The clause at DFARS 252.204–7012 is renamed ‘‘Safeguarding Covered Defense Information and Cyber Incident Reporting’’ and the scope of the clause is expanded to cover the safeguarding of covered defense information and require contractors to report cyber incidents involving this new class of information as well as any cyber incident that may affect the ability to provide operationally critical support. The rule also adds a new provision at DFARS 252.204–7008, “Compliance with Safeguarding Covered Defense Information Controls,” to ensure that offerors are aware of the requirements of clause DFARS 252.204–7012, and a new clause at DFARS 252.204–7009, “Limitations on the Use and Disclosure of Third-Party Contractor Reported Cyber Incident Information,” to protect information submitted to DoD in response to a cyber incident.

In addition, the rule implements DoD policies and procedures for contracting for cloud computing services. The DoD Chief Information Officer issued a memo on December 15, 2014, entitled ‘‘Updated Guidance on the Acquisition and Use of Commercial Cloud Computing Services’’ to clarify DoD guidance when acquiring commercial cloud services. The DoD CIO also released a Cloud Computing Security Requirements Guide Version 1, Release 1 on January 13, 2015, for cloud service providers to comply with when providing DoD with cloud services.

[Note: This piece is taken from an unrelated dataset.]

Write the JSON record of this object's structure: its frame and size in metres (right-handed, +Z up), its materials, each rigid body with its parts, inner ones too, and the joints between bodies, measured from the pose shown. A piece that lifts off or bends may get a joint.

The rule implements these new policies in the DFARS to ensure uniform application when contracting for cloud services. Specifically, the rule adds a new subpart at DFARS 239.76, “Cloud Computing,” as well as a new provision, at DFARS 252.239–7009, “Representation of Use of Cloud Computing,” and a new clause, DFARS 252.239–7010, “Cloud Computing Services,” to provide standard contract language for the acquisition of cloud computing services, including access, security and reporting requirements. Comments on this interim rule, identified by DFARS Case 2013-D018, are due by October 26, 2015.